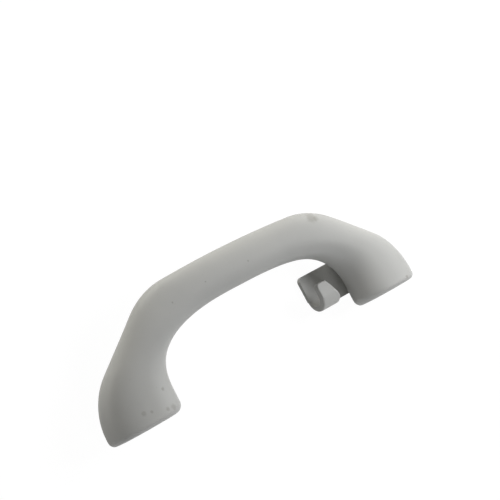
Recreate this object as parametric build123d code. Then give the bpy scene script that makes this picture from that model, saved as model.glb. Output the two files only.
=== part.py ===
from build123d import *
import math
import os

# A fold-down roof grab handle for a car: one moulded bow with two hollow feet, a hinge
# bracket hidden in each foot, a return spring on the left, a rotary damper on the right
# and a coat hook that stands beside the right foot.
# X runs along the handle, Z points out of the roof, Y runs from the hinge ends of the feet
# towards the grip. The origin is on the roof face, midway between the two fixing screws.

# Overall form of the bow
handle_length = 220.6
foot_end_radius = 8.8
roof_gap = 0.2
hinge_to_screws = 14.0
grip_reach = 65.3
grip_depth = 22.8
grip_back_height = 10.8
grip_thickness = 15.4
foot_height = 23.6
foot_widest_height = 7.5
foot_hidden_depth = 6.0
section_power = 2.5

# Outer and inner outline of the bow, seen from the front
crown_radius = 700.0
crown_half_span = 43.0
shoulder_radius = 50.0
leg_slope = 39.4
heel_radius = 35.0
inner_wall_x = 64.5
inner_wall_rise = 8.0
inner_power = 3.0
inner_corner = 5.0
outer_corner = 3.5
front_corner = 1.6
grip_blend_start = 10.0
grip_blend_end = 72.0
back_blend_start = 30.0
back_blend_end = 75.0

# Sections that the bow is lofted through
section_steps = 12
arch_steps = 19
corner_steps = 5
cavity_steps = 7

# Hollow of the feet, its rim and its ribs
wall = 2.5
rim_height = 0.5
cavity_reach = 40.0
end_lip_height = 5.4
notch_height = 3.0
notch_end_height = 5.6
notch_end_run = 3.0
notch_ramp = 0.8
pin_lug_radius = 5.4
lug_root = 0.5
outer_lug_thickness = 4.0
snap_mouth = 3.6
spring_rib_thickness = 2.2
spring_rib_width = 4.0
spring_rib_overlap = 3.5
stop_rib_thickness = 2.4
stop_rib_length = 5.0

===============

Quote exactly the lines running from the start of the listing above through the line where "# towards the" is found, and output no other lines.

Exercise output:
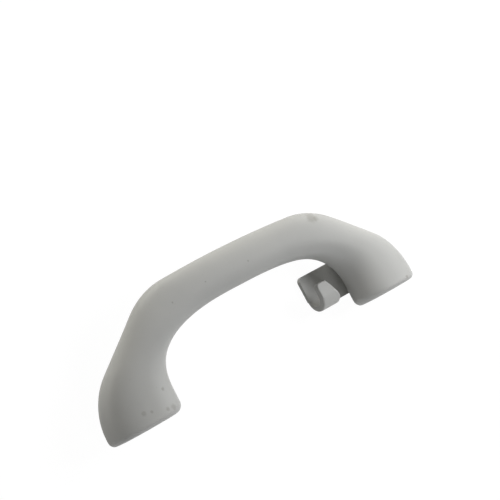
Recreate this object as parametric build123d code. Then give the bpy scene script that makes this picture from that model, saved as model.glb. Output the two files only.
=== part.py ===
from build123d import *
import math
import os

# A fold-down roof grab handle for a car: one moulded bow with two hollow feet, a hinge
# bracket hidden in each foot, a return spring on the left, a rotary damper on the right
# and a coat hook that stands beside the right foot.
# X runs along the handle, Z points out of the roof, Y runs from the hinge ends of the feet
# towards the grip. The origin is on the roof face, midway between the two fixing screws.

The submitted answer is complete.